How do you value one currency versus another?
What makes gold different than any other currency is that it hasn’t lost purchasing power over centuries and centuries. That may not sound particularly exciting because nobody thinks that way. But if you’re a wealthy family, if you’re an endowment, if you’re a pension fund, gold has a role just as a way to protect capital and purchasing power over long periods of time.
Forget the day-to-day fluctuations. If you look at what gold has done since 2000, for example, it has outperformed every other asset class, whether it’s bonds or stocks. The unifying thread throughout those years, going back to 2000, is bad, radical monetary policy.
The appeal to maybe your readership is that gold represents reserved purchasing power and a form of financial wealth insurance.
Which precious metal is most attractive to you now, and why?
They all have their attributes. But we’re only talking about four: gold, silver, platinum and palladium. Platinum and palladium are heavily influenced by the automotive cycle because of their use in that industry. Silver has a lot of industrial usage, so its analysis is obviously going to be affected by its use in many different industries. But it also has a precious metals component. It’s accepted as money in most parts of the world.
Gold is the king of the hill as far as precious metals. It is the one where the influence of industrial usage has the least impact, and it is mainly a store value all over the world. You can’t talk about the appeal of any of the others without first taking into account gold.

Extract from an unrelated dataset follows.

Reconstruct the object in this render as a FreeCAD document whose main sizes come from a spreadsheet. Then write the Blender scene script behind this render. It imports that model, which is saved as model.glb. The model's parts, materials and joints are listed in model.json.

If you could own just one mining asset, what would it be?
Hypothetically, it would be a long-lived, mine producing gold or gold and silver at very competitive costs. I can’t identify specific companies that have all of those attributes, but there are single mines that have that.
Do any in particular come to mind?
The Detour Lake mine in Canada has a 23-year mine life; that’s very important because that means you’re going to capture price in different parts of the cycles. Detour doesn’t quite fit the definition of being low-cost. It’s a higher-cost mine, but it’s not a marginal mine. It’s just not the lowest-cost mine that would come to mind, but it does have all the other aspects that one would look for.